3904 Godfrey Road is just a memory now.




  1. Rachel J Shoemaker

    Go to google maps 2009, the Crescent was gone then.

  2. Rachel Shoemaker

    My bad, it was gone in 2007 as well.

  3. Chriss Halleck

    So good to have you back Rosemary! Love your sense of humor in dealing with life’s’ issues. Keep on keepin’ on. The world is better with you in it. Thanks for all you do for so many.

  4. Denise Smith

    I am so grateful for you and this site. May you be buoyed up by all the love that comes your way.

  5. NJ

    Hello I love your books on sears kit homes! We live in a Gordon Van Tine #705, so I love old houses!

  6. Jenny

    Your blog and books have provided so much entertainment, inspiration, and joy to us readers, I hope you find as much joy as you have given us!
    Please know you are thought of and prayed for with wishes of peace, health, and happiness!

  7. Gemma

    I’m floored that you’ve put my comment first. God be praised that any good has come from this keyboard!

  8. Kimberly

    I have stumbled on to you blog looking for any info. My husband and I have fallen in love with a Montgomery Ward kit home plan. We would love to take the picture to an architect for updating.

    But we are unclear about whether or not we have to get permission to use such an old plan. We love the look of the Carlton and the Montrose.

    Please any information would be greatly appreciated. God bless you.

  9. Dale Wolicki

    Infringement of copyright on architectural works is a long nasty drama dating back to cavemen and the first log cabins.

    Montgomery-Ward, which went out of business 20 years ago, operated Wardway Homes merely as a “mailroom,” accepting orders that they forwarded to Gordon-VanTine, an Iowa manufacturer of pre-cut homes. Gordon Van Tine closed in 1947.

    Chances are the Wardway and Gordon-VanTine architects are, shall we say, “not in active practice” (dead).

    Wardway catalogs were copyrighted. At the time, anyone reproducing a Wardway model would have gotten a “cease and desist” letter from Montgomery-Ward, but dragging people in front of Judge Judy for lecturing on copyright infringement rarely happened.

    Montgomery-Ward was more concerned about the unauthorized use of the name “Wardway Homes” to sell ordinary standard-built homes.

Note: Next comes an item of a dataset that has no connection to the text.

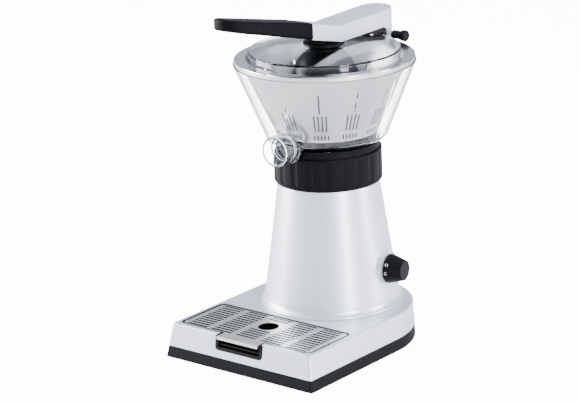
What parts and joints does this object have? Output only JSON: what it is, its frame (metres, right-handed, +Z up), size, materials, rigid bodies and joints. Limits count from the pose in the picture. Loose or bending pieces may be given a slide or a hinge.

    The architectural plans providing your inspiration are now ninety years old. Take your documents to your architect and say “this is what we our house to look like. And by the way, you do have professional liability insurance, right?”

    If anyone sues for copyright infringement they will go after the architect first. He knows the limits on “inspiration.”

  10. Larry and Kay Wagner

    We recently purchased a home in the beautiful McKennan Park of Sioux Falls, South Dakota. It is a 1932 Sears and Roebuck Honor Bilt “Lorain” model house. We have the original blue prints and were able to restore parts of the interior that had been changed over time.
    Sears and Roebuck opened a mail order store in Sioux Falls in 1929.